The series takes a sumptuous look at the early part of the Queen’s reign and the circumstances that lead to it. It covers the period from Queen Elizabeth II’s marriage to the Duke Of Edinburgh through to the disintegration of Princess Margaret’s engagement to Peter Townsend, charting how a princess truly becomes a Head of State. 


The story 

The Crown focuses on Queen Elizabeth II as a 25-year-old newlywed faced with the daunting prospect of leading the world’s most famous monarchy while forging a relationship with legendary Prime Minister, Sir Winston Churchill. The British Empire is in decline, the political world is in disarray, and a young woman takes the throne….a new era is dawning. Peter Morgan’s masterfully researched scripts reveal the Queen’s private journey behind the public facade with daring frankness. Prepare to be welcomed into the coveted world of power and privilege and behind locked doors in Westminster and Buckingham Palace….the leaders of an empire await.

Credit: Netflix

  • A3 replica article from The Times from the day of the Queen’s Coronation, 2nd June 1953

  • The House Of Windsor family tree art card

  • Exclusive The Crown collector’s coin (28mm)

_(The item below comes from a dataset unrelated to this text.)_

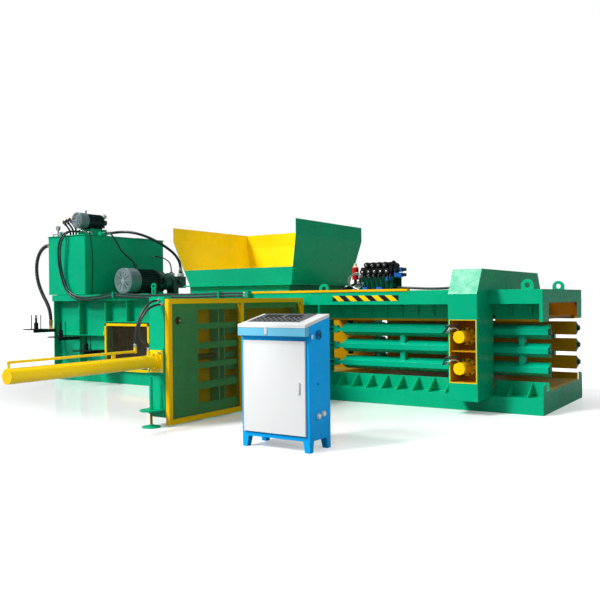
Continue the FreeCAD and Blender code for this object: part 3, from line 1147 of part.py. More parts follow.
def pump_hose():
    end = (PUMP_X + 30, pump_drive.nose_y + PUMP_HOSE_PORT, PUMP_Z + 175)
    route = (PUMP_HOSE_START, (-3640, 130, 2428), (-3470, 138, 2434), (-3300, 162, 2430),
             (-3160, 208, 2405), (-3030, 278, 2362), (-2925, 362, 2305), (-2840, 455, 2238),
             (-2770, 560, 2160), (-2715, 660, 2075), (-2682, 744, 1975),
             (end[0], end[1], end[2] + 110), end)
    return hose("pump hose", route, PUMP_HOSE)


def motor_cable():
    d = pump_drive
    end = (d.x - d.radius * 0.885, d.body_y + d.body * 0.5, d.z + d.radius * 0.55)
    route = (CABLE_START, (-3130, -420, 2368), (-3052, -415, 2335), (-3000, -395, 2260),
             (-2968, -355, 2165), (-2948, -305, 2075), (-2928, -235, 2005), (-2904, -155, 1950),
             (-2886, -80, 1880), (end[0], end[1], end[2] + 97), end)
    return hose("motor cable", route, CABLE)


def tank_hose():
    end = (PUMP_X, pump_drive.nose_y + TANK_HOSE_PORT, PUMP_Z + 160)
    route = ((TANK_LEFT + TANK_LENGTH, 640, 2022), (-3100, 640, 2022), (-3040, 636, 2015),
             (-2960, 628, 2002), (-2878, 618, 1978), (-2800, 608, 1945), (-2735, 600, 1895),
             (end[0], end[1], end[2] + 78), end)
    return hose("tank hose", route, TANK_HOSE)


def jack_hoses():
    return [hose("jack hose", route, JACK_HOSE) for route in (JACK_HOSE_A, JACK_HOSE_B)]


DECK_HOSE_START = (1980.0, -300.0, 1386.0)


def deck_hose():
    end = (FRAME_X0, -414, 1376)
    route = (DECK_HOSE_START, (2090, -300, 1386), (2250, -308, 1374), (2430, -334, 1366),
             (2620, -368, 1366), (2790, -398, 1372), (2920, end[1], end[2]), end)
    return hose("deck hose", route, DECK_HOSE)


def hose_fittings():
    """The elbow under the ribbed hose, the block at the front hoses' end and the deck port."""
    x, y, z = ribbed_route()[-1]
    elbow = fuse([rod((x, y, z - 110), Z, 27, 110), rod((x, y, z - 90), X, 22, -HALF_LENGTH - x)])
    ex, ez = LEDGE_RUN[-1]
    block = box(ex, ex + 50, LEDGE_Y - 24, -HALF_WIDTH, ez - 24, ez + 60)
    sx, sy, sz = DECK_HOSE_START
    port = fuse([box(sx - 60, sx - 20, sy - 20, sy + 20, BEAM_TOP + 10, sz + 20),
                 rod((sx - 20, sy, sz), X, 20, 20)])
    return [elbow, block, port]


def hose_clips():
    """Saddles bored round each hose where it passes, reaching back to the ledge behind."""
    clips = []
    paths = [hose_path(front_hose_route(second))[0] for second in (False, True)]
    for x in CLIP_X:
        cut = box(x, x + 1, -BODY_WIDTH, 0, BASE_HEIGHT, PLATFORM_TOP + 60)
        heights = [path.common(cut).Vertexes[0].Z for path in paths]
        back = -HALF_WIDTH - 20 if x < PLATFORM_RIGHT else -HALF_WIDTH
        clip = box(x - 12, x + 12, LEDGE_Y - 24, back, heights[0] - 28, heights[1] + 28)
        for z in heights:
            clip = clip.cut(rod((x - 20, LEDGE_Y, z), X, FRONT_HOSE / 2 + 2.5, 40))
        clips.append(clip)
    return clips


# ---------------------------------------------------------------- control console
CX0, CX1 = CONSOLE_LEFT, CONSOLE_LEFT + CONSOLE_WIDTH
CY0, CY1 = CONSOLE_FRONT, CONSOLE_FRONT + CONSOLE_DEPTH
CABINET_BOTTOM = 105.0
DOOR_LOW, DOOR_HIGH = 141.0, 906.0
DOOR_INSET = 30.0
BAND_LOW = 950.0
OVERHANG = 55.0


def console_cabinet():
    t = CONSOLE_SHEET
    outline = [(CY0, CABINET_BOTTOM), (CY1, CABINET_BOTTOM), (CY1, CONSOLE_BACK_TOP),
               (CY0, CONSOLE_FRONT_TOP)]
    inner = [(CY0 + t, CABINET_BOTTOM + t), (CY1 - t, CABINET_BOTTOM + t),
             (CY1 - t, CONSOLE_BACK_TOP + 1), (CY0 + t, CONSOLE_FRONT_TOP + 1)]
    shell = plate_x(outline, CX0, CX1).cut(plate_x(inner, CX0 + t, CX1 - t))
    shell = shell.cut(box(CX0 + DOOR_INSET + 10, CX1 - DOOR_INSET - 10, CY0 - 1, CY0 + t + 1, DOOR_LOW,
                          DOOR_HIGH))
    band = plate_x([(CY0 - OVERHANG, BAND_LOW), (CY0, BAND_LOW), (CY0, CONSOLE_FRONT_TOP),
                    (CY0 - OVERHANG, CONSOLE_FRONT_TOP - 14)], CX0, CX1)
    pieces = [shell, band]
    for x, inward in ((CX0, 1), (CX1, -1)):
        for y, back in ((CY0, 1), (CY1, -1)):
            across = plate_y([(x, 0), (x + 50 * inward, 0), (x + 66 * inward, CABINET_BOTTOM),
                              (x, CABINET_BOTTOM)], CY0, CY1)
            along = plate_x([(y, 0), (y + 50 * back, 0), (y + 66 * back, CABINET_BOTTOM),
                             (y, CABINET_BOTTOM)], CX0, CX1)
            pieces.append(across.common(along))
    low = CABINET_BOTTOM - 12
    skirt = [box(CX0 + 60, CX1 - 60, CY0, CY0 + t, low, CABINET_BOTTOM),
             box(CX0 + 60, CX1 - 60, CY1 - t, CY1, low, CABINET_BOTTOM),
             box(CX0, CX0 + t, CY0 + 60, CY1 - 60, low, CABINET_BOTTOM),
             box(CX1 - t, CX1, CY0 + 60, CY1 - 60, low, CABINET_BOTTOM)]
    glands = [rod((CX1, y, z), X, 17, 22) for y, z in ((CY0 + 122, 290), (CY0 + 195, 302))]
    stub = rod((CX1, CY0 + 133, 554), X, 9, 16)
    grille = rod((CX1, CY0 + 142, 957), X, 42, 6)
    socket = box(CX1, CX1 + 12, CY0 + 14, CY0 + 50, CONSOLE_FRONT_TOP - 110, CONSOLE_FRONT_TOP - 60)
    return fuse(pieces + skirt + glands + [stub, grille, socket])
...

  • First chapter of The Crown: The Inside History

  • Photo gallery

Blu-ray™ and DVD will include a full gallery of unit photography. The season will also be available on Blu-ray™ and DVD as a Platinum Edition Box Set. Presented in premium packaging, this includes a reproduction of an article from The Times from the day of the Queen’s Coronation, 2nd June 1953, along with a House of Windsor family tree art card, an exclusive collector’s coin and the first chapter of The Crown: The Inside History by Robert Lacey.


The Crown has a total run time of approximately 520 minutes. Believe me when I say that it flows nicely and you will be tempted to bing watch it.